Tradycyjne nabożeństwa Drogi Krzyżowej i Gorzkich żali, które odprawiamy w naszych kościołach, pozwalają nam zatrzymać się przy Jezusie cierpiącym i składającym ofiarę z siebie. W ten sposób możemy rozpoznać Jego głębokie utożsamienie się z człowiekiem, poprzez przyjęcie na siebie ludzkich słabości (Mt 8,17). Rozważanie Męki Pańskiej pozwala także na pełniejsze zrozumienie samego siebie, odkrycie własnej tożsamości i podjęcie na nowo wysiłku noszenia własnego krzyża codzienności i naśladowania Jezusa (Mt 16, 34). Wielu świętych widziało w rozważaniu Męki Jezusa skuteczny środek przemiany życia, chrześcijańskiego nawrócenia.
Świętość życia
Soborowa Konstytucja o liturgii przypomina o podwójnym charakterze postu, na który składają się przypomnienie chrztu oraz pokuta (por. KL 109). Wspominając własny chrzest, odkrywamy trwające w nas jego skutki. „Dwoma najważniejszymi skutkami chrztu są oczyszczenie z grzechów i nowe narodzenie w Duchu Świętym” (KKK 1262). Starożytność chrześcijańska nazywała chrześcijan „świętymi” (już św. Paweł pisał do świętych w nagłówkach listów kierowanych do Rzymian, Efezjan, Filipian i Kolosan), ze względu na oczyszczenie z grzechów i nowe życie upodobnione do Chrystusa, jakie przynosił przyjmowany chrzest. Świętość jest wyzwaniem, jakie staje przed wierzącymi. I choć świętości nie mierzy się jej zewnętrznymi przejawami, ale wewnętrznym przylgnięciem do Jezusa („Pan bowiem patrzy na serce” – 1 Sm 16, 7), człowiek poszukuje jej namacalnych przejawów.

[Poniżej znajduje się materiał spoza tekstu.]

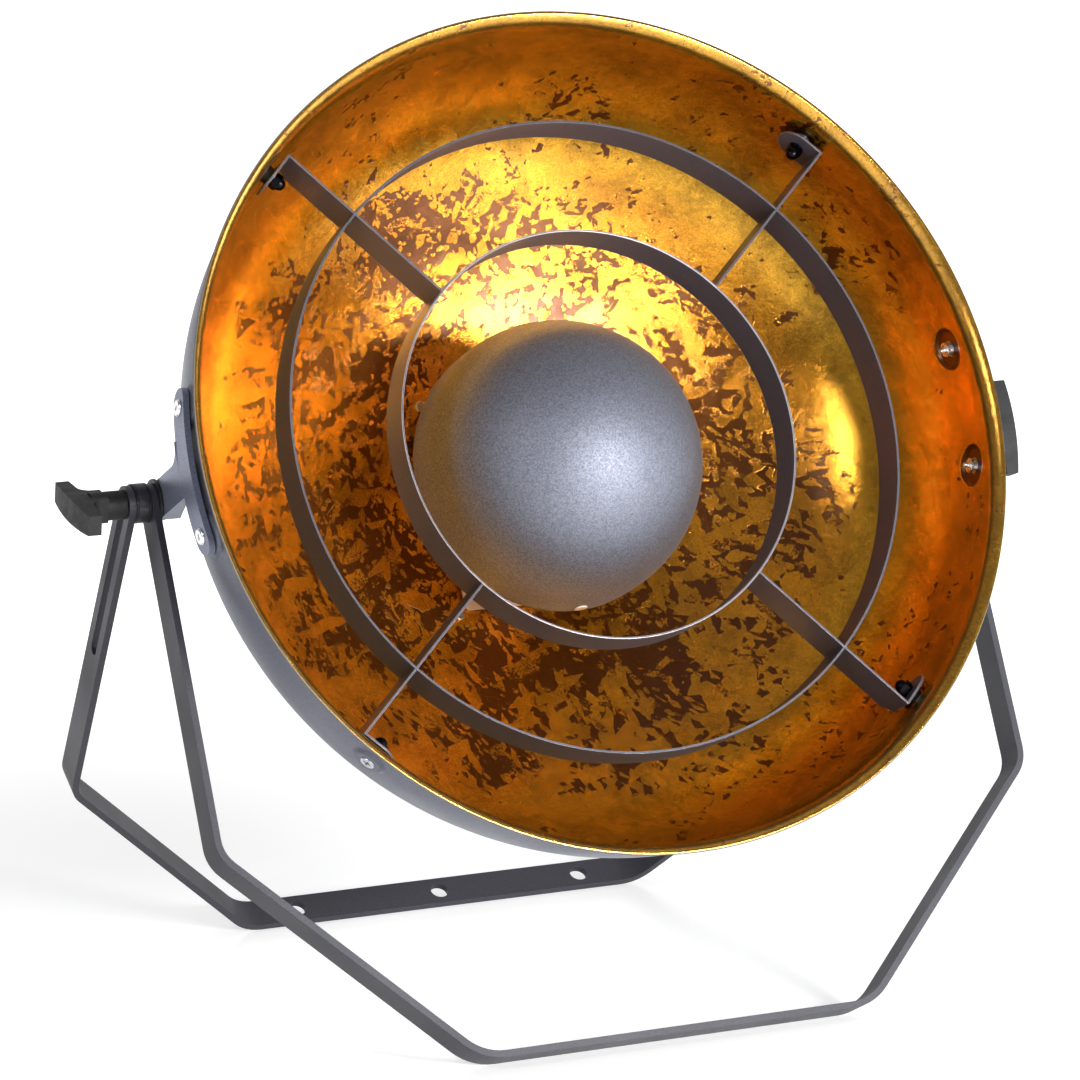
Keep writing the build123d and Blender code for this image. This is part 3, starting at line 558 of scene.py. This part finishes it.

Po grzechu pierworodnym ludzie dotknięci zostali skutkami grzechu: utratą łaski Bożej, zniszczeniem harmonii między tym, co Boże, a tym, co ludzkie, zerwaniem panowania ducha nad materią i harmonii stworzenia, nadwątleniem jedności mężczyzny i kobiety, a także śmiercią (por. KKK 400). Świętość stała się odległa, niemalże nieosiągalna. Właśnie z tego względu chrześcijanie podejmują pokutę, „która polega na odrzuceniu grzechu jako zniewagi Boga” (KL 110) i zdążaniu do świętości.
Pokuta
Tradycyjnymi środkami praktykowania pokuty w Kościele są post, modlitwa i jałmużna. Świętość człowieka nie jest uzależniona od surowości podejmowanej przez niego pokuty, ale od głębokości ducha pokutnego. Zewnętrzny wymiar pokuty nie może bowiem w niczym zastąpić jej wymiaru wewnętrznego. Jest on jednak konieczny z uwagi na społeczne skutki każdego grzechu. Odwołując się po raz kolejny do nauczania soborowego, konstatujemy, że „wielkopostna pokuta winna być nie tylko wewnętrzna i indywidualna, lecz także zewnętrzna i zbiorowa” (KL 110).
Zbiorowy wymiar pokuty wyraża już sama liturgia Wielkiego Postu, do sprawowania której używa się szat koloru fioletowego. Jego wyrazem jest też przestrzeganie postów, przystępowanie do sakramentu pokuty, udział w rekolekcjach i dniach skupienia, powstrzymywanie się od udziału w zabawach. Aby jednak nasze „ćwiczenia” wielkopostne doprowadziły do zamierzonego celu, należy podjąć także pokutę indywidualną, wewnętrzną. Jej wyrazem są tradycyjne postanowienia wielkopostne, jak choćby podjęcie dodatkowego postu (np. post od telewizji, Internetu, muzyki, słodyczy czy też niekoniecznych i niepotrzebnych zakupów), czytanie Słowa Bożego, codzienne uczestnictwo w Eucharystii czy też dążenie do pojednania pomiędzy zwaśnionymi.
Doroczne ćwiczenia wielkopostne są jedynie etapem na drodze do Boga. Etapem jednak ważnym, przygotowaniem do Paschy.